- **What you will do**
Set down word for word each line from the start of the listing through the line that contains "return frame *", both included.

- **Data provided**
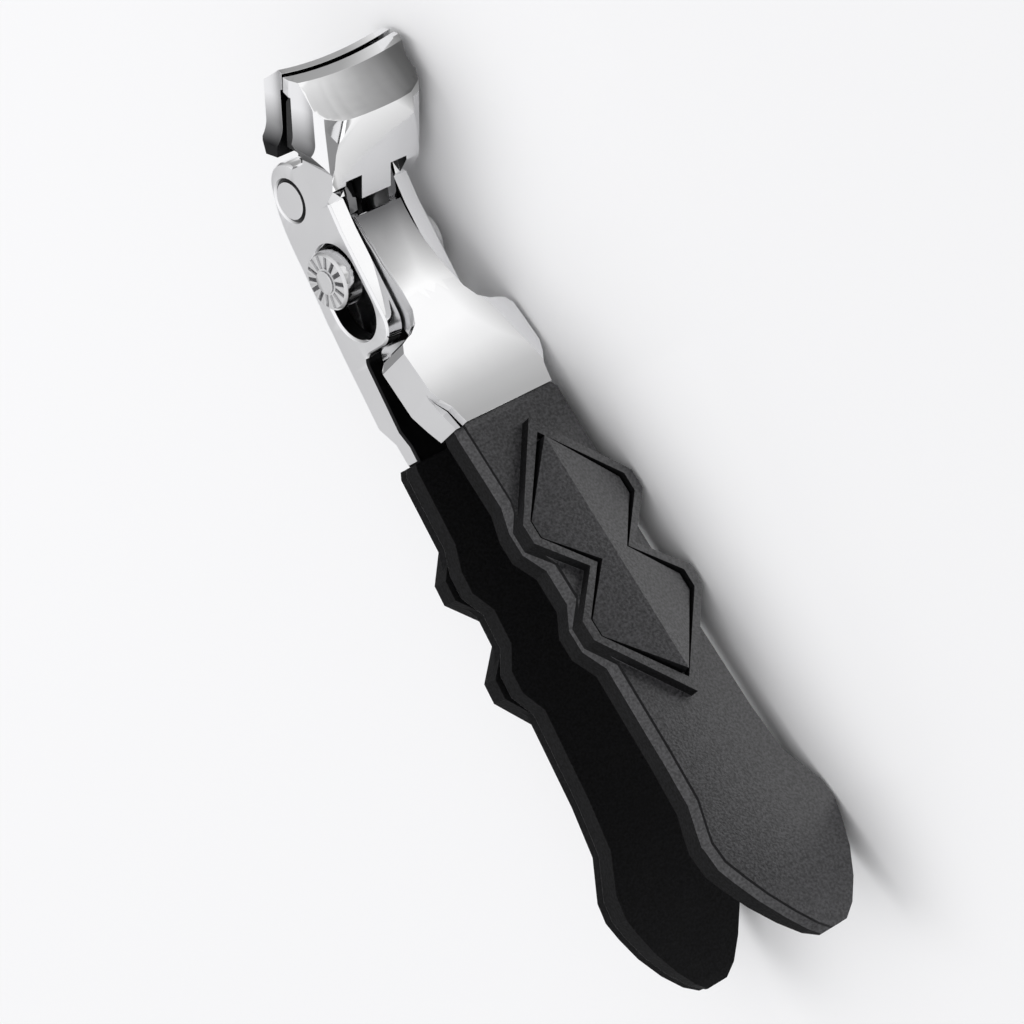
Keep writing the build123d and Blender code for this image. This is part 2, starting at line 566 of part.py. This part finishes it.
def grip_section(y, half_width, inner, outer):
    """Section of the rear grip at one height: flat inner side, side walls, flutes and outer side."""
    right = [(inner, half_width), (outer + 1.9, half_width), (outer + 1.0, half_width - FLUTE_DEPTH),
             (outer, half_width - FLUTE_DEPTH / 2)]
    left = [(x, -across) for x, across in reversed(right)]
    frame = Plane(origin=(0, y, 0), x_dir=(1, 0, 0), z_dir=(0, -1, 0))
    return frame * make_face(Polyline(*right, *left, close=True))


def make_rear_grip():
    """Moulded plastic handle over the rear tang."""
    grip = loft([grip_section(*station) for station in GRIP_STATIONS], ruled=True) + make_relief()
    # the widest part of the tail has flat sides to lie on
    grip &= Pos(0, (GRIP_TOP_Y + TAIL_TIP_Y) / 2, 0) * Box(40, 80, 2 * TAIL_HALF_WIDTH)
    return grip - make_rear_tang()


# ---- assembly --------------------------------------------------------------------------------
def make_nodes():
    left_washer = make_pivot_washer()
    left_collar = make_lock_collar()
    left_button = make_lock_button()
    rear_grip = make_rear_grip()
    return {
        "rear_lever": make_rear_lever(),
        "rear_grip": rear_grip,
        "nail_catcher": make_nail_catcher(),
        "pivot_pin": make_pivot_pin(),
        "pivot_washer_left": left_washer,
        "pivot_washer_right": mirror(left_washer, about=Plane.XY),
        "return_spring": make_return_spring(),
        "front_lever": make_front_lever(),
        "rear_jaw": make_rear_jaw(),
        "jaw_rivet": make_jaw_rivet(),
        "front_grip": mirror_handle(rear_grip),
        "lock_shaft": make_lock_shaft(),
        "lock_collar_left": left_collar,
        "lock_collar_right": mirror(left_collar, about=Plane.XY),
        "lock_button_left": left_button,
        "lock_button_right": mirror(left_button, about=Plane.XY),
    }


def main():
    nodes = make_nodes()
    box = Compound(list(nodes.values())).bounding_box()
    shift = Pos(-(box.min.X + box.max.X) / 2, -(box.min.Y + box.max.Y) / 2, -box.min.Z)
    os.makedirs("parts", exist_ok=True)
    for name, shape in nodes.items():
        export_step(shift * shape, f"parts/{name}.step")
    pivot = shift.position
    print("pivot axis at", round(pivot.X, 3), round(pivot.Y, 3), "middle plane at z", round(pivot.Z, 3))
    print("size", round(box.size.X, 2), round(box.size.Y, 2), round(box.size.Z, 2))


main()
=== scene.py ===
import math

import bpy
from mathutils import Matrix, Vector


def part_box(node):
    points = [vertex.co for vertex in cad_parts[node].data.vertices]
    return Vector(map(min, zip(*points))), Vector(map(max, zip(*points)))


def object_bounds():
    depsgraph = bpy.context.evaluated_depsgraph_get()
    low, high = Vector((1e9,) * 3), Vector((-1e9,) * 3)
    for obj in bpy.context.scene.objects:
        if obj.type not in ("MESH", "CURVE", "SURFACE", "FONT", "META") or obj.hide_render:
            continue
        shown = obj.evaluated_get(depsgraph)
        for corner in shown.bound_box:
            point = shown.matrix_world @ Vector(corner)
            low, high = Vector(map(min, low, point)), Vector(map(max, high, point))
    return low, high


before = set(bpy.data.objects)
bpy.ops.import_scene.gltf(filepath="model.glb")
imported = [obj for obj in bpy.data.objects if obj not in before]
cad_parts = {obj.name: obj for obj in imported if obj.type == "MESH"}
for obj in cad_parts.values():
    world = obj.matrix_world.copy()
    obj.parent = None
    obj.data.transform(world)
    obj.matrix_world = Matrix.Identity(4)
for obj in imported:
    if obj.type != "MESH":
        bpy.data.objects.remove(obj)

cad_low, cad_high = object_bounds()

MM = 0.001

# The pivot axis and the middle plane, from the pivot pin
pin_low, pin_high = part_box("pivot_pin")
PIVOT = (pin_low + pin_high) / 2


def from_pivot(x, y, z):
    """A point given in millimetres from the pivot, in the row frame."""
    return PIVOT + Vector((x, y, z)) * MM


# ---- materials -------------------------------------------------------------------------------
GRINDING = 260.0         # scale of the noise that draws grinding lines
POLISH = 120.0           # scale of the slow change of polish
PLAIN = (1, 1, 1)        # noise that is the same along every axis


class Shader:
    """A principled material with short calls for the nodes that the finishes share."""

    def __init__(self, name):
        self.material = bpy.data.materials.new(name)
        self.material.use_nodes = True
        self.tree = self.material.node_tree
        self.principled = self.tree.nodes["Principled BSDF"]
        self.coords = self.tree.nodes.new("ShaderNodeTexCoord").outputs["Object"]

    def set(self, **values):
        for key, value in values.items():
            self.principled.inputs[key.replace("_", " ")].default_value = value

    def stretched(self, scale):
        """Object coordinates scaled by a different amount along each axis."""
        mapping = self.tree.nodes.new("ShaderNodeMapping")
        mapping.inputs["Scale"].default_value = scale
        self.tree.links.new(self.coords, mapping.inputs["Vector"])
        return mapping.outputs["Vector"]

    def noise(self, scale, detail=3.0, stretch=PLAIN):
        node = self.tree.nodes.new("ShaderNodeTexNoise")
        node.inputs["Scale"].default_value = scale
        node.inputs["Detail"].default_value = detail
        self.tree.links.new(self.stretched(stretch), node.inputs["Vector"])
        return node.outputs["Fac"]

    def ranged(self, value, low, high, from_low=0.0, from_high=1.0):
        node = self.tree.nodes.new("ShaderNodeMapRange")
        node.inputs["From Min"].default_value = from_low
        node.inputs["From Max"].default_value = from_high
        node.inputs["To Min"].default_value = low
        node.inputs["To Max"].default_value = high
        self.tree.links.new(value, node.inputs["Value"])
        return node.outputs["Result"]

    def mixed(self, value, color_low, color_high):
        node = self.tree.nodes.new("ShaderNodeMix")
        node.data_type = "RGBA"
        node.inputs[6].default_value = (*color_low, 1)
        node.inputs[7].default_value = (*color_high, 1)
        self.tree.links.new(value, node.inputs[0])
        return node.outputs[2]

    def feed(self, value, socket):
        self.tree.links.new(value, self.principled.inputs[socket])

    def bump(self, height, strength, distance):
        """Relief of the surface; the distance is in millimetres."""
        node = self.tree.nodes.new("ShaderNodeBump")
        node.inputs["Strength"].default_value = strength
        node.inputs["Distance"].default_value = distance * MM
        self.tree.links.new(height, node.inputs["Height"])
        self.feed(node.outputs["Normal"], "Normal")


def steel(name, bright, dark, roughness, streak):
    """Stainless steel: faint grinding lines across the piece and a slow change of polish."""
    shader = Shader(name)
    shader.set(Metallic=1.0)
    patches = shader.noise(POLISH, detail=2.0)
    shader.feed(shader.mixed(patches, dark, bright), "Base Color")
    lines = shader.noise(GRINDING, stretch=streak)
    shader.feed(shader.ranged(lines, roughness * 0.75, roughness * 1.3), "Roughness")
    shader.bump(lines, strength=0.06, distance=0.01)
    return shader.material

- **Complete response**
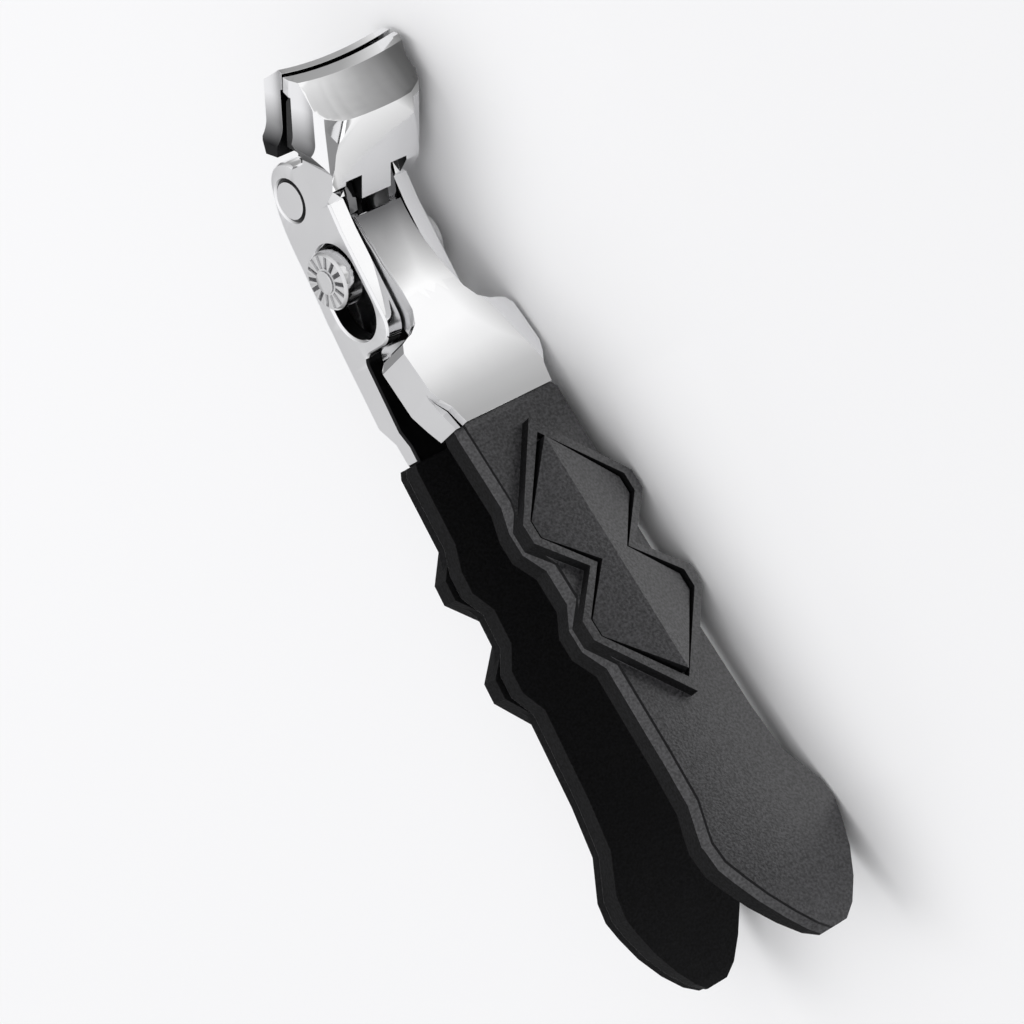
Keep writing the build123d and Blender code for this image. This is part 2, starting at line 566 of part.py. This part finishes it.
def grip_section(y, half_width, inner, outer):
    """Section of the rear grip at one height: flat inner side, side walls, flutes and outer side."""
    right = [(inner, half_width), (outer + 1.9, half_width), (outer + 1.0, half_width - FLUTE_DEPTH),
             (outer, half_width - FLUTE_DEPTH / 2)]
    left = [(x, -across) for x, across in reversed(right)]
    frame = Plane(origin=(0, y, 0), x_dir=(1, 0, 0), z_dir=(0, -1, 0))
    return frame * make_face(Polyline(*right, *left, close=True))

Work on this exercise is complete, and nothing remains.